PROVIDED DATA:
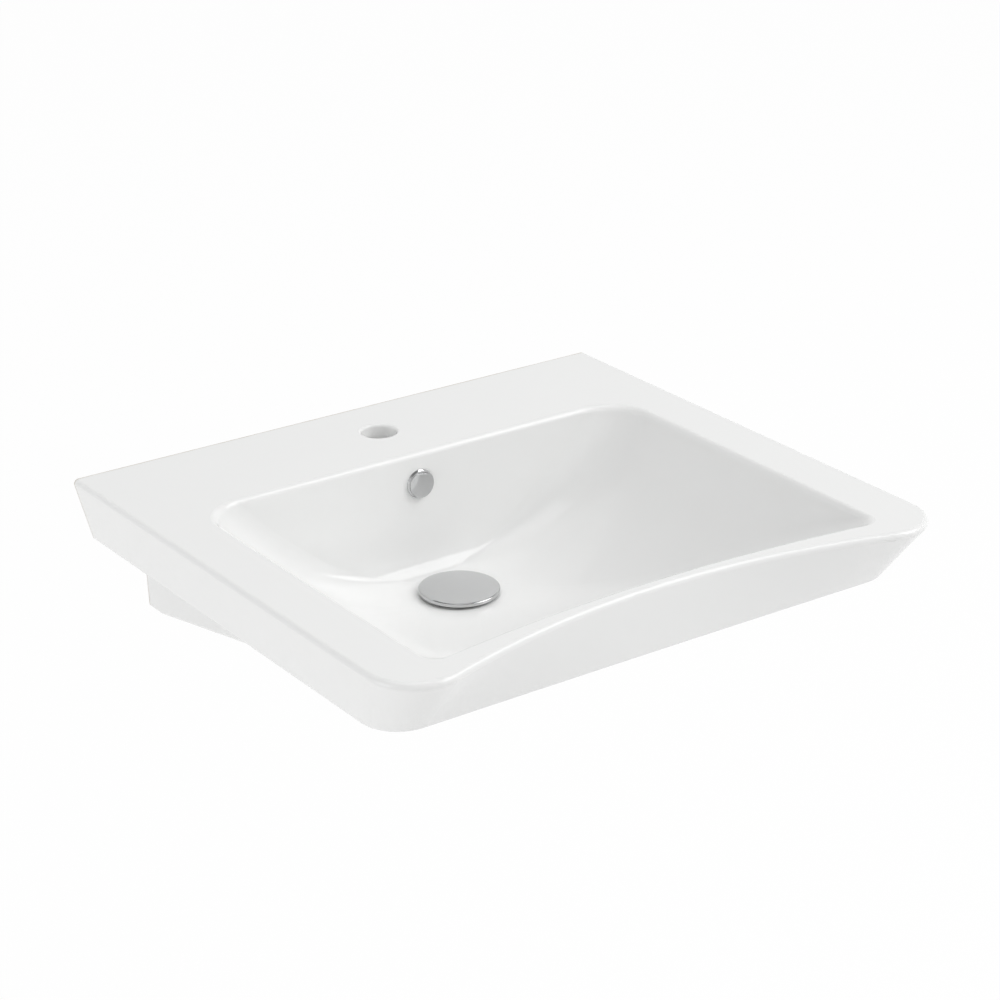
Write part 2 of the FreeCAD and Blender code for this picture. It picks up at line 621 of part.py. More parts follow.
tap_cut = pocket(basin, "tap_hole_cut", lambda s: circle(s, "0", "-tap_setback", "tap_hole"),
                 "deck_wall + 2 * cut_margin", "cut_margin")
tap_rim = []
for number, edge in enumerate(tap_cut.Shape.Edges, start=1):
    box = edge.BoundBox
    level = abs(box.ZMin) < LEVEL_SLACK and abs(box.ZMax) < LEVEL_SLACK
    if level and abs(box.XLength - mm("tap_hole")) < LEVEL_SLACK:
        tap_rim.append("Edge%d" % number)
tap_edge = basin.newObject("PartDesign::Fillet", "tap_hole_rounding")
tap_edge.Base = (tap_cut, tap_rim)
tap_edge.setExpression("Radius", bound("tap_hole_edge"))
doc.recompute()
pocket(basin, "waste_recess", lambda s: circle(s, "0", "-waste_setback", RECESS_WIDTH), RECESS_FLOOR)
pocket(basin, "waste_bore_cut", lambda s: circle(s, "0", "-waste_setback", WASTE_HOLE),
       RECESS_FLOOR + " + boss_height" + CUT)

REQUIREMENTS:
Return the whole listing exactly.

EXERCISE ANSWER:
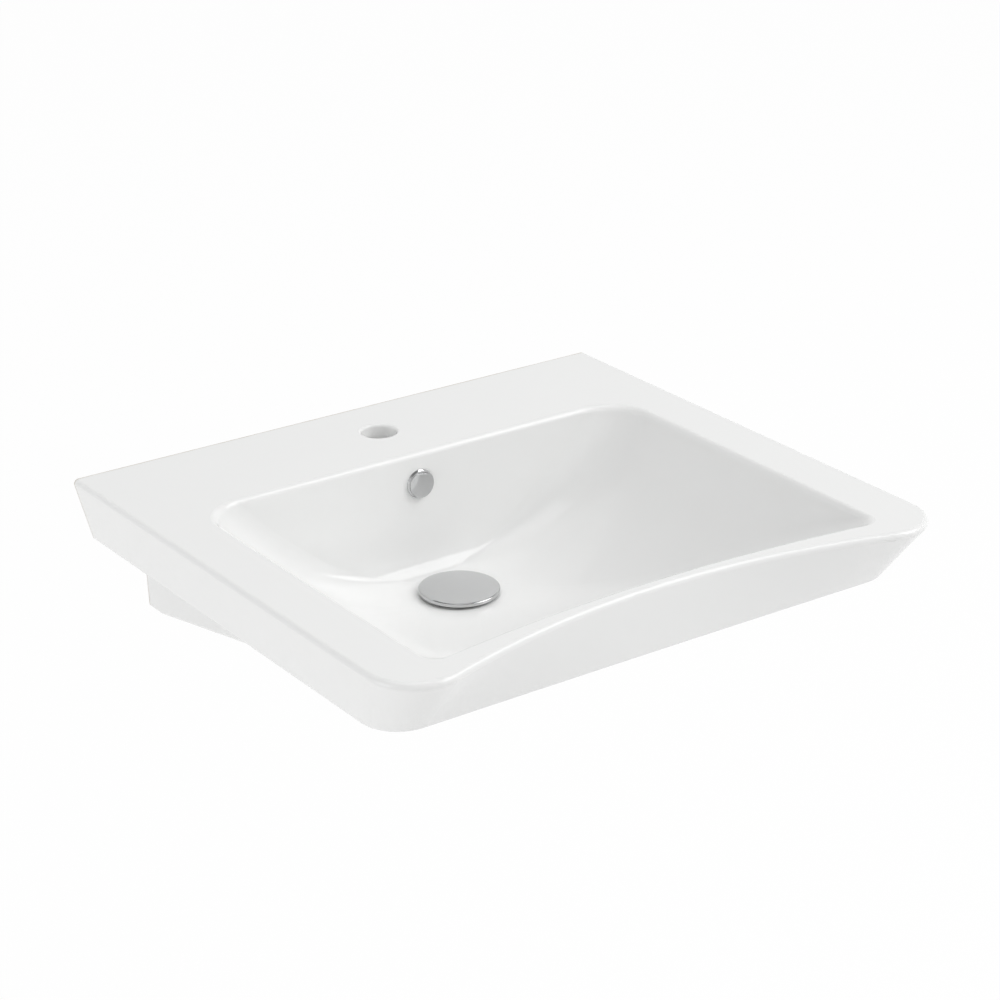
Write part 2 of the FreeCAD and Blender code for this picture. It picks up at line 621 of part.py. More parts follow.
tap_cut = pocket(basin, "tap_hole_cut", lambda s: circle(s, "0", "-tap_setback", "tap_hole"),
                 "deck_wall + 2 * cut_margin", "cut_margin")
tap_rim = []
for number, edge in enumerate(tap_cut.Shape.Edges, start=1):
    box = edge.BoundBox
    level = abs(box.ZMin) < LEVEL_SLACK and abs(box.ZMax) < LEVEL_SLACK
    if level and abs(box.XLength - mm("tap_hole")) < LEVEL_SLACK:
        tap_rim.append("Edge%d" % number)
tap_edge = basin.newObject("PartDesign::Fillet", "tap_hole_rounding")
tap_edge.Base = (tap_cut, tap_rim)
tap_edge.setExpression("Radius", bound("tap_hole_edge"))
doc.recompute()
pocket(basin, "waste_recess", lambda s: circle(s, "0", "-waste_setback", RECESS_WIDTH), RECESS_FLOOR)
pocket(basin, "waste_bore_cut", lambda s: circle(s, "0", "-waste_setback", WASTE_HOLE),
       RECESS_FLOOR + " + boss_height" + CUT)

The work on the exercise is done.